For that reason, the best path is sometimes both. A teen might benefit from camp for energy, performance, and peer connection, then continue with private lessons for individualized follow-through. That combination often produces the most lasting progress.

How a local program can make the experience better

For busy families, convenience is not a small detail. It can be the difference between a good plan and one that never quite works. A local camp with dependable scheduling, experienced teachers, and a family-friendly setting tends to reduce stress and increase consistency.

That matters because teens do better when the adults around them feel confident in the process. Parents want to know the program is organized, the instruction is credible, and the environment is supportive. They also want a place that understands different learners. Not every teen walks in with the same confidence, musical background, or comfort level.

At a community-based school such as Danman's Music School, that broader educational mindset can make a real difference. Students are not treated like one-size-fits-all performers. They are guided based on where they are and where they want to go.

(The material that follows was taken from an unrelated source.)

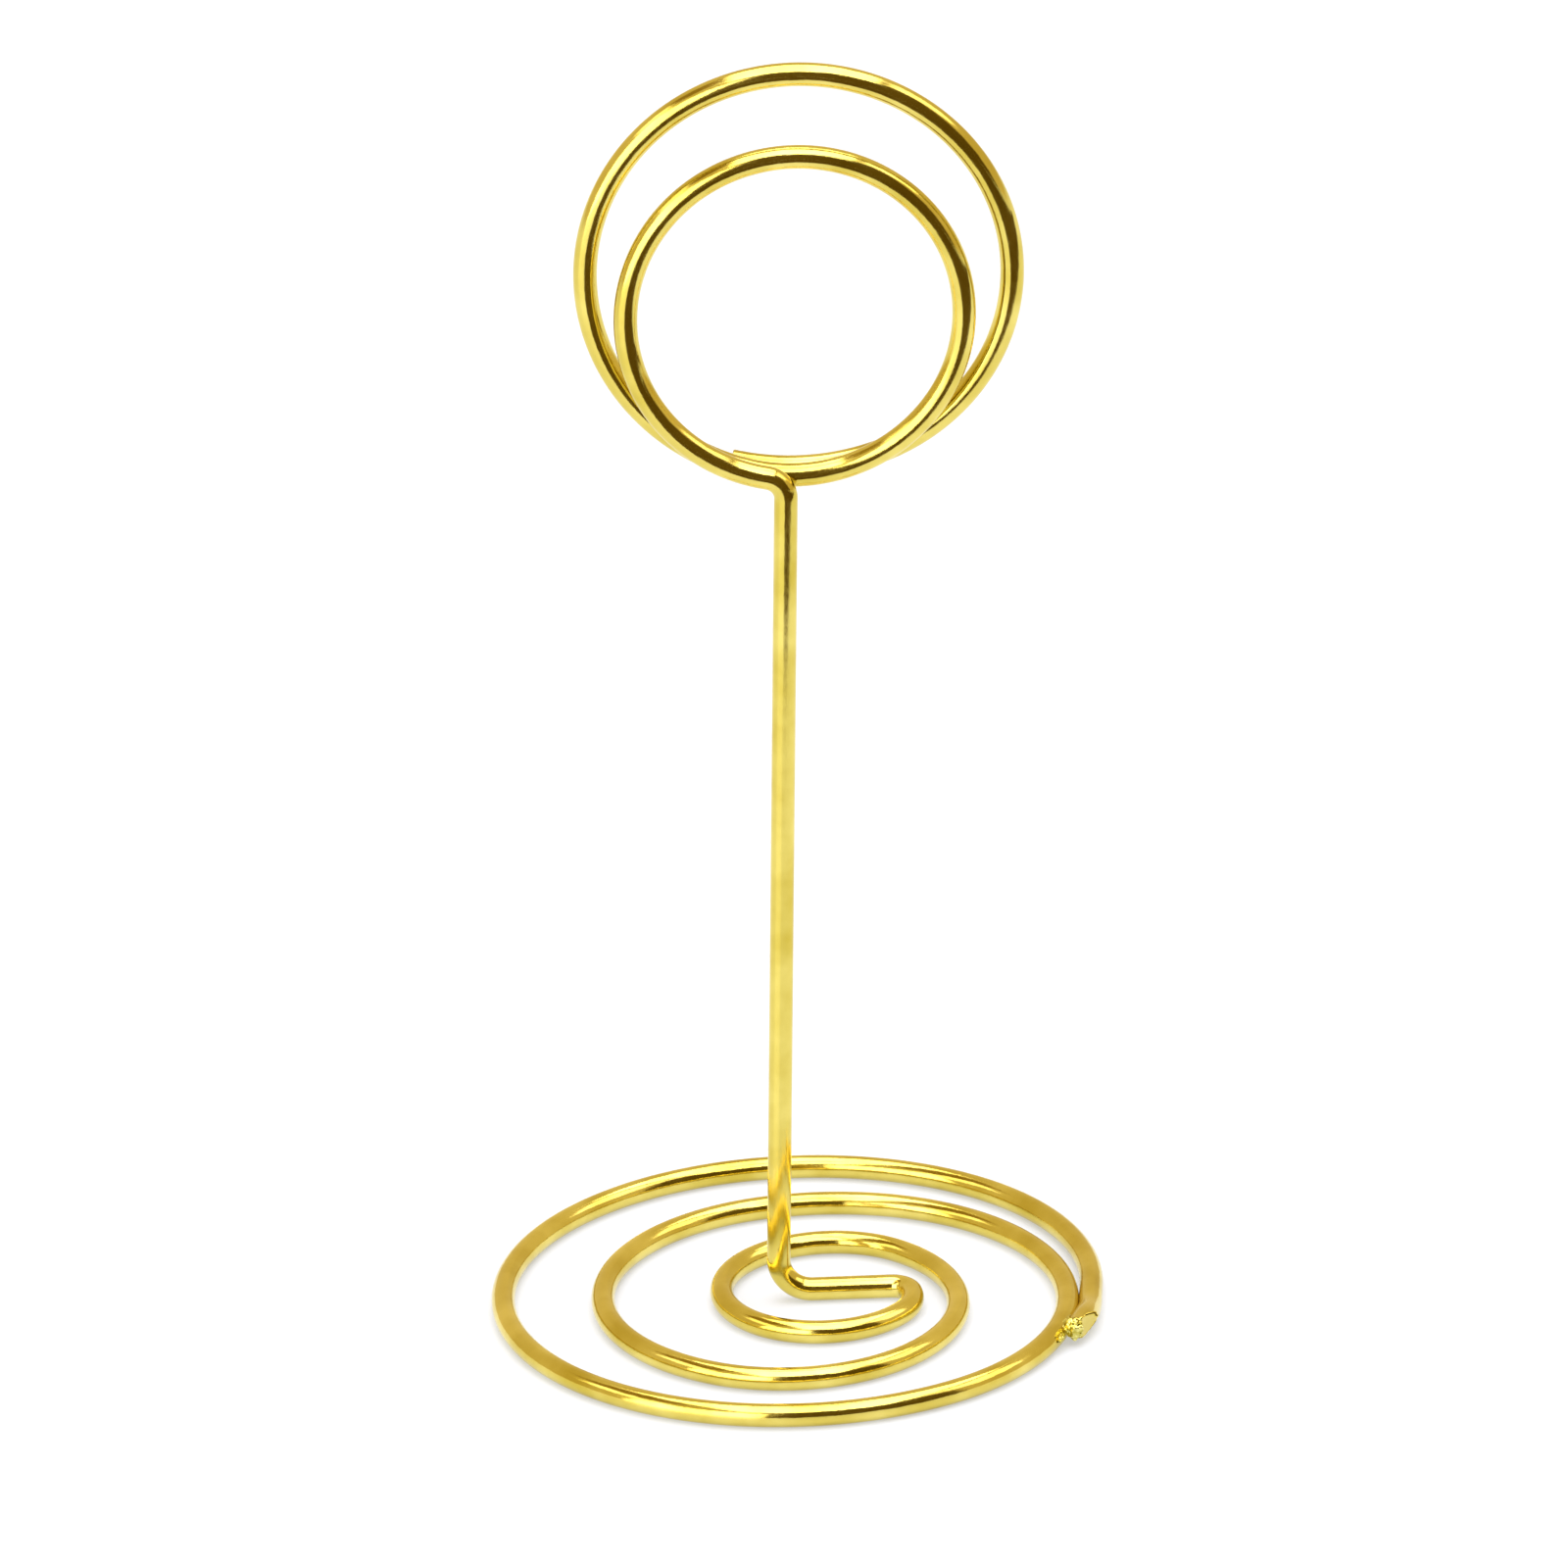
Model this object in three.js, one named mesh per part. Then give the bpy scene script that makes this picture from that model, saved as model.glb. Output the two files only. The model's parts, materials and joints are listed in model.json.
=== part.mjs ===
// Table number holder: one round wire, coiled flat into a base, bent up into a stem and coiled again
// into two overlapping rings that pinch a card. A small weld closes the base. Millimetres, +Z up,
// the origin on the table at the centre of the outer base ring, +Y away from the person who reads it.
//
// The wire is made as its formed stretches, each a closed solid, laid end to end.

import * as THREE from 'three';

// ---- driving dimensions (mm and degrees) ----

const WIRE = 1.5;              // wire diameter
const SIDES = 12;              // sides of the wire's section, one of them flat on the table
const JOINT_GAP = 0.05;        // gap between two stretches that meet face to face
const SPRING_GAP = 0.2;        // the same where the rear ring springs away from the front ring

const RING_RADIUS = 18.75;     // outer base ring, at the wire's centre
const RING_OPENS = 299;        // bearing where the wire leaves the ring for the middle turn
const OVERLAP_SIDE = 1.45;     // how far outside the middle turn the cut end lies
const OVERLAP_RISE = 0.5;      // how far it is pressed up on it
const OVERLAP_SWEEP = 16.5;    // how far it runs along it
const OVERLAP_RISEN = 0.8;     // share of that by which it has risen

// The base's turns, each rolled to a radius through an angle, from the outer ring inwards.
const MIDDLE_TURN = [{ radius: 15.65, sweep: 165.5 }, { radius: 13.3, sweep: 136.5 }];
const INNER_TURN = [{ radius: 10.6, sweep: 168.5 }, { radius: 6.85, sweep: 176.5 }, { radius: 6.2, sweep: 97 }];
const HAIRPIN = [{ radius: 3.8, sweep: 48 }, { radius: 1.3, sweep: 79 }];

const STEM_X = -1.2;           // where the stem's line meets the base
const STEM_LEAN = 2.4;         // towards +X
const STEM_LENGTH = 54.5;      // from the base wire's centre to the start of the neck
const FOOT_RADIUS = 2.1;
const NECK_RADIUS = 1.4;
const NECK_SWEEP = 81;

const FRONT_RING = [{ radius: 10.55, sweep: 247 }, { radius: 10.8, sweep: 115 }];
const REAR_RING = [{ radius: 13.3, sweep: 330 }, { radius: 15.5, sweep: 31.6 }];
// How deep each ring lies: it backs off by a little more than a wire in a turn, its left side is
// turned forwards or backwards, and its top leans back or forwards.
const FRONT_DEPTH = { pitch: 1.58, leftBack: -0.26, topBack: 0.45 };
const REAR_DEPTH = { pitch: 1.8, leftBack: 0.22, topBack: -0.24 };

const WELD_LENGTH = 2.2;       // bead laid in the groove beside the cut end
const WELD_RADIUS = 0.34;
const WELD_CLEARANCE = 0.03;   // from both wires
const WELD_BACK = 0.9;         // from the cut end to the bead's middle

const SAGITTA = 0.03;          // how far a facet may stray from its arc
const TIGHT_STEP = 15;         // and the most that one step may turn

// ---- finish ----

const plating = new THREE.Color(0.84, 0.68, 0.27);
const goldWire = () => new THREE.MeshStandardMaterial({ color: plating, roughness: 0.16, metalness: 1 });
const weldMetal = () => new THREE.MeshStandardMaterial({ color: plating, roughness: 0.38, metalness: 1 });

// ---- formed wire ----

const rad = THREE.MathUtils.degToRad;
const deg = THREE.MathUtils.radToDeg;
const LEFT = 1;
const RIGHT = -1;

// Draws straights and arcs in a plane. The heading is in degrees from the plane's first axis.
class Pen {
  constructor(u, v, heading) {
    Object.assign(this, { u, v, heading });
  }

  draw(length, curvature) {
    const leg = { u: this.u, v: this.v, heading: this.heading, length, curvature };
    Object.assign(this, along(leg, length));
    return leg;
  }

  straight(length) {
    return [this.draw(length, 0)];
  }

  arcs(list, side) {
    return list.map(({ radius, sweep }) => this.draw(radius * rad(sweep), side / radius));
  }
}

// The place and heading at a distance along one straight or arc.
function along({ u, v, heading, curvature }, distance) {
  const from = rad(heading);
  if (curvature === 0) {
    return { u: u + distance * Math.cos(from), v: v + distance * Math.sin(from), heading };
  }
  const to = from + distance * curvature;
  return {
    u: u + (Math.sin(to) - Math.sin(from)) / curvature,
    v: v - (Math.cos(to) - Math.cos(from)) / curvature,
    heading: deg(to),
  };
}

// A stretch of the wire's centre line. place turns what along gives, and the distance from the
// stretch's start, into a point in space.
class Stretch extends THREE.Curve {
  constructor(legs, place, gapBefore = JOINT_GAP, gapAfter = JOINT_GAP) {
    super();
    this.legs = legs;
    this.place = place;
    this.from = gapBefore / 2;
    this.to = legs.reduce((sum, leg) => sum + leg.length, 0) - gapAfter / 2;
  }

  getPoint(t, target = new THREE.Vector3()) {
    const distance = this.from + t * (this.to - this.from);
    let left = distance;
    let i = 0;
    while (i < this.legs.length - 1 && left > this.legs[i].length) {
      left -= this.legs[i].length;
      i += 1;
    }
    return target.copy(this.place(along(this.legs[i], left), distance));
  }

  // As many steps as keep every facet close to the tightest arc.
  steps() {
    const curvature = Math.max(...this.legs.map((leg) => Math.abs(leg.curvature)));
    if (curvature === 0) return 1;
    const step = Math.min(Math.sqrt(8 * SAGITTA / curvature), rad(TIGHT_STEP) / curvature);
    return Math.ceil((this.to - this.from) / step);
  }
}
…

Signs a teen had a successful camp experience

The clearest sign is not perfection at the end of the week. It is momentum. A successful camp usually leaves a teen more willing to practice, more aware of technique, and more comfortable using their voice in front of others.

You may notice better posture when they sing, stronger phrasing, or more accurate pitch. You may also notice something less technical but just as meaningful - they seem prouder of their effort. They talk about songs differently. They listen more carefully. They want to keep going.

That last point matters most. A strong camp experience should not feel like a one-time event that ends when the schedule does. It should give a student a reason to continue growing.

If your teen already lights up when music comes on, a vocal camp for teens can be more than a fun seasonal activity. It can be the moment singing starts to feel real, structured, and deeply rewarding.